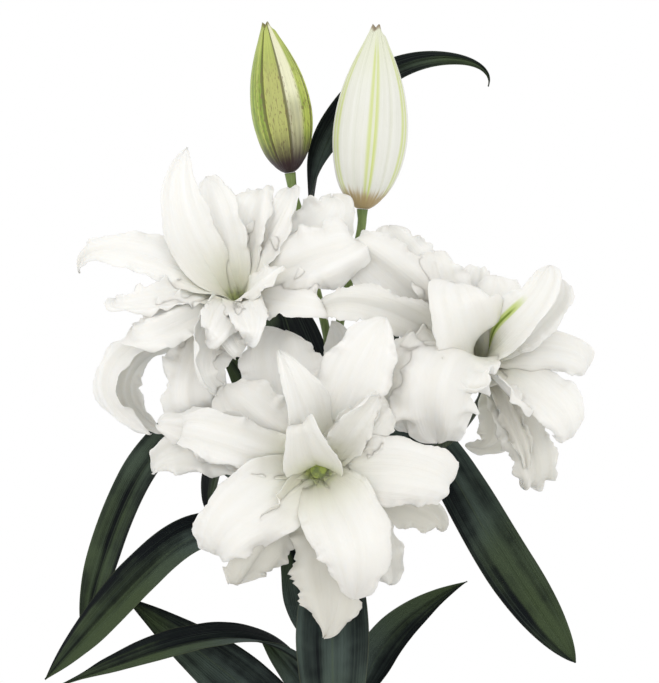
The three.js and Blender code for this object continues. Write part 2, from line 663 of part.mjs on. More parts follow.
// Stem with a stalk to every bloom and bud, each ending square below it
function stemGeometry() {
  const low = bulb.foot + bulb.height + gap;
  const ends = [vec([0, 0, low]), vec([0, 0, stemTop])];
  const bodies = [tube(ends, stemRadius, stemSides, 3)];
  for (const [name, points] of Object.entries(stalks)) {
    const { end, axis } = stalkEnd(name);
    const path = points.map(vec);
    path.push(end.clone().addScaledVector(axis, -stalkStraight));
    path.push(end);
    bodies.push(tube(path, stalkRadius, stalkSides, 3 * points.length));
  }
  return join(bodies.map(solid));
}

function stalkEnd(name) {
  if (blooms[name]) {
    const axis = vec(blooms[name].axis).normalize();
    return { axis, end: vec(blooms[name].base).addScaledVector(axis, receptacle[0][1] - gap) };
  }
  const axis = vec(buds[name].tip).sub(vec(buds[name].foot)).normalize();
  return { axis, end: vec(buds[name].foot).addScaledVector(axis, -gap) };
}

// One petal of a bloom
function petalGeometry(bloom, row) {
  const axis = vec(bloom.axis).normalize();
  const base = vec(bloom.base);
  const via = vec(row.via).add(base);
  const tip = vec(row.tip).add(base);
  const out = across(vec(row.via), axis);
  const chord = via.distanceTo(base) + tip.distanceTo(via);
  const grid = [longPetal, midPetal, smallPetal].find(({ from }) => chord >= from);
  const start = row.start ? vec(row.start) : axis.clone().addScaledVector(out, bloom.spread);
  const blade = {
    foot: bloom.foot,
    claw: bloom.claw,
    speed: footSpeed * chord,
    ...petalShape,
    ...row,
    base: base.addScaledVector(out, petalRing),
    via,
    tip,
    start: start.normalize(),
    inner: row.inner ? vec(row.inner) : out.clone().negate(),
    face: row.face ? vec(row.face) : null,
  };
  const columns = row.width < slimPetal ? 2 : grid.across;
  return sheet(bladeRows(blade, grid.rows, columns), petalThickness);
}

function bloomGeometry(bloom) {
  const axis = vec(bloom.axis).normalize();
  const centre = placed(turned(receptacle, receptacleSides), vec(bloom.base), axis);
  const petals = bloom.petals.map((row) => solid(petalGeometry(bloom, row)));
  return join([solid(centre), ...petals]);
}

// Bud: a spindle with three lobes that fade out towards its foot
function budGeometry({ foot, tip, width }) {
  const axis = vec(tip).sub(vec(foot));
  const length = axis.length();
  const profile = budProfile.map(([t, r]) => [r * width / 2, t * length]);
  const geometry = turned([[0, 0], ...profile, [0, length]], budSides);
  const place = geometry.attributes.position;
  for (let i = 0; i < place.count; i++) {
    const [x, y, z] = [place.getX(i), place.getY(i), place.getZ(i)];
    const round = Math.abs(Math.cos(budLobes / 2 * Math.atan2(y, x)));
    const lobe = budLobe * (round - budRound);
    const grow = 1 + lobe * smooth(z / length, 0, 0.3);
    place.setXY(i, x * grow, y * grow);
  }
  return closedFrom(placed(geometry, vec(foot), axis.normalize()));
}

// The points of a leaf that arches outwards: via lies past half the reach and
// the tip at the full reach
function archOf({ at, turn, reach, rise, fall }) {
  const angle = THREE.MathUtils.degToRad(turn);
  const [x, y] = [Math.cos(angle), Math.sin(angle)];
  const middle = archMiddle * reach;
  return {
    start: [x, y, archLift],
    via: [x * middle, y * middle, at + rise],
    tip: [x * reach, y * reach, at + fall],
    face: [0, 0, 1],
  };
}

// A leaf. Its foot lies at the stem's side, or at a base of its own.
function leafGeometry(row) {
  const blade = { ...leafShape, ...row };
  if (row.turn !== undefined) Object.assign(blade, archOf(row));
  for (const key of ['start', 'via', 'tip', 'inner', 'face']) blade[key] = vec(blade[key]);
  blade.start.normalize();
  if (row.base) {
    blade.base = vec(row.base);
  } else {
    const out = blade.start.clone().setZ(0).normalize();
    blade.base = vec([0, 0, row.at]).addScaledVector(out, stemRadius + leafThickness / 2 + gap);
  }
  const chord = blade.via.distanceTo(blade.base) + blade.tip.distanceTo(blade.via);
  blade.speed = row.speed ?? footSpeed * chord;
  return sheet(bladeRows(blade, leafRows, leafAcross), leafThickness);
}

add('pot', potGeometry(), clay);
add('soil', soilGeometry(), earth);
add('bulb', bulbGeometry(), bulbSkin);
add('stem', stemGeometry(), stalkGreen);
for (const [name, bloom] of Object.entries(blooms)) add(name, bloomGeometry(bloom), petalWhite);
add('bud_green', budGeometry(buds.bud_green), budGreen);
add('bud_white', budGeometry(buds.bud_white), budCream);
for (const [name, row] of Object.entries(leaves)) add(name, leafGeometry(row), leafGreen);
add('leaf_top', leafGeometry(topLeaf), leafGreen);

export default group;
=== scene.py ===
# Potted double oriental lily: petals, leaves, buds, stem, bulb, soil and pot
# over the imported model. Metres in Blender, millimetres in the tables.
import math

import bpy
import numpy as np
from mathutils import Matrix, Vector


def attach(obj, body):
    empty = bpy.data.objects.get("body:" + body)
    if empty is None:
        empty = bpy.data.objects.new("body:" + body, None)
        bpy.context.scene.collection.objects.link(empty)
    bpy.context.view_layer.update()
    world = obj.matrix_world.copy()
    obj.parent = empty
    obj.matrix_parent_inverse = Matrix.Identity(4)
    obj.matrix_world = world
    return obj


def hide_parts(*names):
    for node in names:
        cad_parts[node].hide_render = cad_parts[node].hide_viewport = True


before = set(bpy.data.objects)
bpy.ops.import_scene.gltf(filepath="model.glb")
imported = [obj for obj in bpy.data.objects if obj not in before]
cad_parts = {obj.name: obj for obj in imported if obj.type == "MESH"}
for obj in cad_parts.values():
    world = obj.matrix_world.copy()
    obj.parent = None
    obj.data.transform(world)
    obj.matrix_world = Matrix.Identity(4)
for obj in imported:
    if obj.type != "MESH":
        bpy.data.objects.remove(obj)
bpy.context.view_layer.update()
print("model loaded,", len(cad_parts), "nodes")


class Wire:
    # wraps a socket of a node tree, so that + - and * on it add Math nodes
    def __init__(self, tree, socket=None):
        self.tree, self.socket = tree, socket

    def node(self, kind, settings=None, values=None, out=0):
        # any node: its settings first, then the values or links of its sockets
        made = self.tree.nodes.new(kind)
        for name, value in (settings or {}).items():
            setattr(made, name, value)
        for name, value in (values or {}).items():
            if isinstance(value, Wire):
                self.tree.links.new(value.socket, made.inputs[name])
            else:
                made.inputs[name].default_value = value
        return Wire(self.tree, made.outputs[out])

    def maths(self, operation, *values):
        return self.node("ShaderNodeMath", {"operation": operation}, dict(enumerate(values)))

    def __add__(self, other): return self.maths("ADD", self, other)
    def __radd__(self, other): return self.maths("ADD", other, self)
    def __sub__(self, other): return self.maths("SUBTRACT", self, other)
    def __rsub__(self, other): return self.maths("SUBTRACT", other, self)
    def __mul__(self, other): return self.maths("MULTIPLY", self, other)
    def __rmul__(self, other): return self.maths("MULTIPLY", other, self)

    def size(self): return self.maths("ABSOLUTE", self)

    def wave(self): return self.maths("SINE", self)

    def rise(self, low, high):
        # 0 below low and 1 above high, or the other way round if low is larger
        ends = (0.0, 1.0) if low < high else (1.0, 0.0)
        values = {"Value": self, "From Min": min(low, high), "From Max": max(low, high),
                  "To Min": ends[0], "To Max": ends[1]}
        return self.node("ShaderNodeMapRange", {"interpolation_type": "SMOOTHSTEP"}, values)

    def mix(self, first, second):
        # first where this is 0 and second where it is 1; colours as three numbers
        a, b = (c if isinstance(c, Wire) else (*c, 1) for c in (first, second))
        return self.node("ShaderNodeMix", {"data_type": "RGBA"}, {0: self, 6: a, 7: b}, out=2)

    def noise(self, scale, detail=2.0, rough=0.5):
        values = {"Vector": self, "Scale": scale, "Detail": detail, "Roughness": rough}
        return self.node("ShaderNodeTexNoise", {}, values)

    def stretch(self, x, y, z):
        return self.node("ShaderNodeVectorMath", {"operation": "MULTIPLY"}, {0: self, 1: (x, y, z)})

    def parts(self):
        # the three numbers of a vector, each on its own
        made = self.node("ShaderNodeSeparateXYZ", {}, {0: self}).socket.node
        return [Wire(self.tree, socket) for socket in made.outputs]

    def bump(self, height, strength=0.8):
        # height in metres
        return self.node("ShaderNodeBump", {}, {"Height": height, "Distance": 1.0, "Strength": strength})

    def kept(self, name="kept"):
        # three numbers that the mesh keeps at each point, together and apart
        three = self.node("ShaderNodeAttribute", {"attribute_name": name}, out="Vector")
        return three, *three.parts()


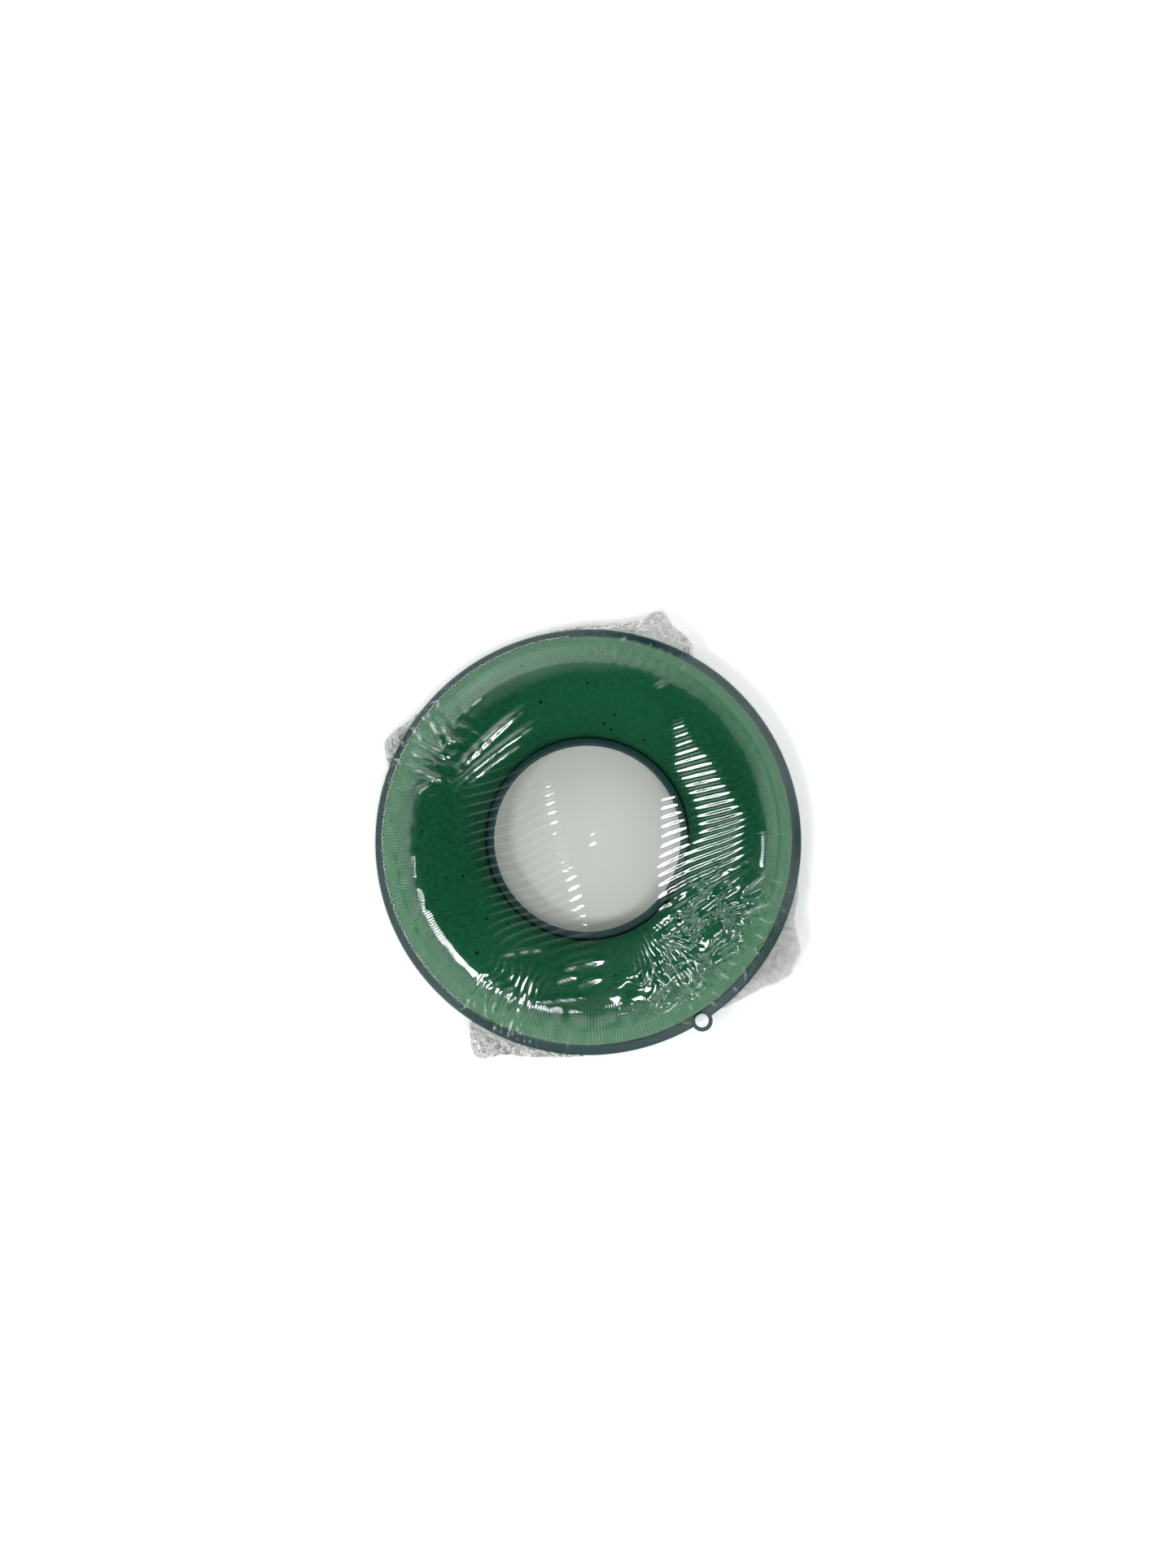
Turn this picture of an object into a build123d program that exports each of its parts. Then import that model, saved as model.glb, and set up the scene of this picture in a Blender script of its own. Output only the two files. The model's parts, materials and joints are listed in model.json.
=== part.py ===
"""Floral foam ring in a moulded tray, sealed in clear shrink film. Millimetres, +Z up.

The origin is on the ring's own axis, at the underside of the film that the ring stands on.
Angles are counted from +X, anticlockwise seen from above.
"""

import os
from math import acos, atan2, cos, hypot, radians, sin, sqrt, tan

from build123d import *

os.makedirs("parts", exist_ok=True)

# Film. Modelled thicker than the real skin, so that it stays a sound solid.
film_thickness = 0.3
film_gap = 0.1  # air left between the film and what it wraps
weld_drop = 1.6  # from the lip's top down to where the upper and lower films meet

# Tray: a round channel with a lip on each side
outer_diameter = 250.0
hole_diameter = 109.6
outer_lip_width = 6.0
inner_lip_width = 4.6
lip_drop = 3.2  # depth of the lips' turned-down edges
tray_wall = 1.0
wall_draft = 3.0  # degrees
channel_depth = 19.1
lip_corner_radius = 0.7
floor_corner_radius = 3.0
foot_height = 1.5
foot_width = 2.0
foot_inset = 5.0  # from the channel's wall to the near side of a foot ring
rib_count = 16
rib_width = 1.4
floor_rib_height = 1.5  # holds the foam off the floor, so that water runs under it
under_rib_clearance = 0.3  # the ribs under the floor stop this far above the feet

# Hanging eyelet on the outer lip
eyelet_angle = -57.9
eyelet_hole_radius = 3.9
eyelet_root = 0.4  # from the channel wall's outer face to the edge of the hole
eyelet_wall = 2.2
eyelet_thickness = 2.4
eyelet_film_clearance = 0.5  # the film is open by this much round the eyelet
eyelet_film_drop = 9.0  # and down to this far below the lip's top

# Foam ring
foam_clearance = 0.4  # between the foam and the channel's walls
foam_rise = 22.5  # the foam's crest above the tray's lip
shoulder_radius = 14.5
crown_rise = 2.4  # the crest above the tops of the shoulders' own arcs
foam_base_chamfer = 1.0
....
[TASK STATEMENT]
Exactly as written, quote the lines from the one that has "add('pot', potGeometry(), clay);" down to the one that has "bpy.data.objects.remove(obj)", and include both.

[EXPECTED OUTPUT]
add('pot', potGeometry(), clay);
add('soil', soilGeometry(), earth);
add('bulb', bulbGeometry(), bulbSkin);
add('stem', stemGeometry(), stalkGreen);
for (const [name, bloom] of Object.entries(blooms)) add(name, bloomGeometry(bloom), petalWhite);
add('bud_green', budGeometry(buds.bud_green), budGreen);
add('bud_white', budGeometry(buds.bud_white), budCream);
for (const [name, row] of Object.entries(leaves)) add(name, leafGeometry(row), leafGreen);
add('leaf_top', leafGeometry(topLeaf), leafGreen);

export default group;
=== scene.py ===
# Potted double oriental lily: petals, leaves, buds, stem, bulb, soil and pot
# over the imported model. Metres in Blender, millimetres in the tables.
import math

import bpy
import numpy as np
from mathutils import Matrix, Vector


def attach(obj, body):
    empty = bpy.data.objects.get("body:" + body)
    if empty is None:
        empty = bpy.data.objects.new("body:" + body, None)
        bpy.context.scene.collection.objects.link(empty)
    bpy.context.view_layer.update()
    world = obj.matrix_world.copy()
    obj.parent = empty
    obj.matrix_parent_inverse = Matrix.Identity(4)
    obj.matrix_world = world
    return obj


def hide_parts(*names):
    for node in names:
        cad_parts[node].hide_render = cad_parts[node].hide_viewport = True


before = set(bpy.data.objects)
bpy.ops.import_scene.gltf(filepath="model.glb")
imported = [obj for obj in bpy.data.objects if obj not in before]
cad_parts = {obj.name: obj for obj in imported if obj.type == "MESH"}
for obj in cad_parts.values():
    world = obj.matrix_world.copy()
    obj.parent = None
    obj.data.transform(world)
    obj.matrix_world = Matrix.Identity(4)
for obj in imported:
    if obj.type != "MESH":
        bpy.data.objects.remove(obj)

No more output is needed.